Some of these structures had flat roofs with "parapets," which the designers probably thought imitated Bethlehem architecture to attract nativity-minded customers. And since many people used these little houses with a train set under the Christmas tree, some makers produced houses to go with toy trains.

Once inexpensive Christmas tree lights and electric trains became available to the average family, the "candy/surprise" boxes evolved into the electrically illuminated ones.
To accommodate the new sets of lights, both Japanese and American houses came in sets of eight after 1928 and were sold in 5 & 10-cent and department stores.

Printies
Printies had lithographed brick sides or plain colors with lithographed stone masonry around the doors and windows. The roofs were glossy with hand-painted snow and glitter effects. Houses had fence posts made of wood, round, half-round or square. Sometimes makers strung iron wire between. Bases for the printies could be either flat or a box. Many times the same style house could be found as a candy or "surprise" box, too.

Gloss-Tops
Another variation of the Christmas houses was the Gloss-Top or G.T. They appeared about two years after the Printies and had glossy, shellacked roofs with the snow hand-painted over it. Shiny roofs on these houses lasted only into the early 1930's: Shredded cellophane floss, with painted and glittered “snow,” replaced them.

The bodies of the large G.T.s could be squarish and blocky. Also, the big ones seldom had fences and yard details, while the smaller card-based ones often did. The finish of the bodies and bases was flat and lacking in texture, except for a very fine sand.

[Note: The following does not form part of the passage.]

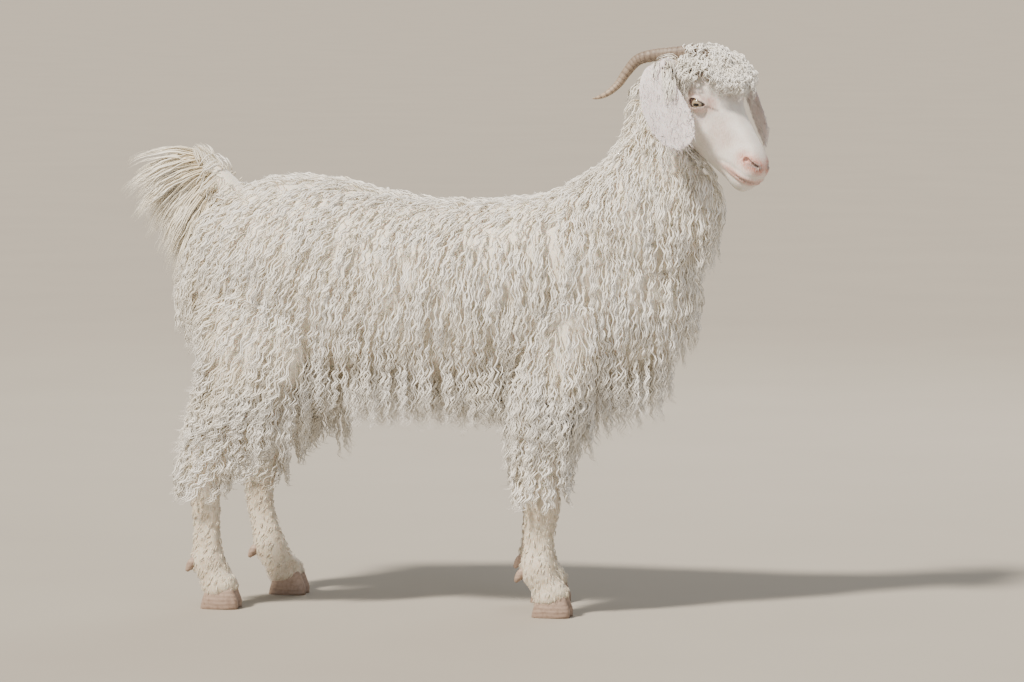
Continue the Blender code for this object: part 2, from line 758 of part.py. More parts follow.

Sets of 8, corresponding to the number of lights in a Christmas string, continued up to the "medium" base sizes of about 5.5" by 4". Stores sometimes sold houses of that size and larger individually boxed. They often broke up sets and discard the flimsy set boxes as shipping materials and set the pieces out to sell individually. Really large houses often came individually boxed, and more of these boxes seem to have survived.

Haciendas
The largest Christmas houses, called Haciendas because their hot colors and the odd stucco portico walls, suggested an Hispanic or Southwestern flavor. The Haciendas had varied and creative porticoed walls, resembling adobe, painted by hand with watercolor wash to achieve a color gradiency found on no other style of house. Also, fired bisque figures first appeared with the Haciendas amd could be found on all but the smallest. The Haciendas first appeared in 1935.



Though imported putz houses reappeared after World War II, American’s love of these little Christmas houses and the communities they created eventually waned, when other interests, like television, consumed the time that families used to spend setting up and rearranging the little houses and accessories.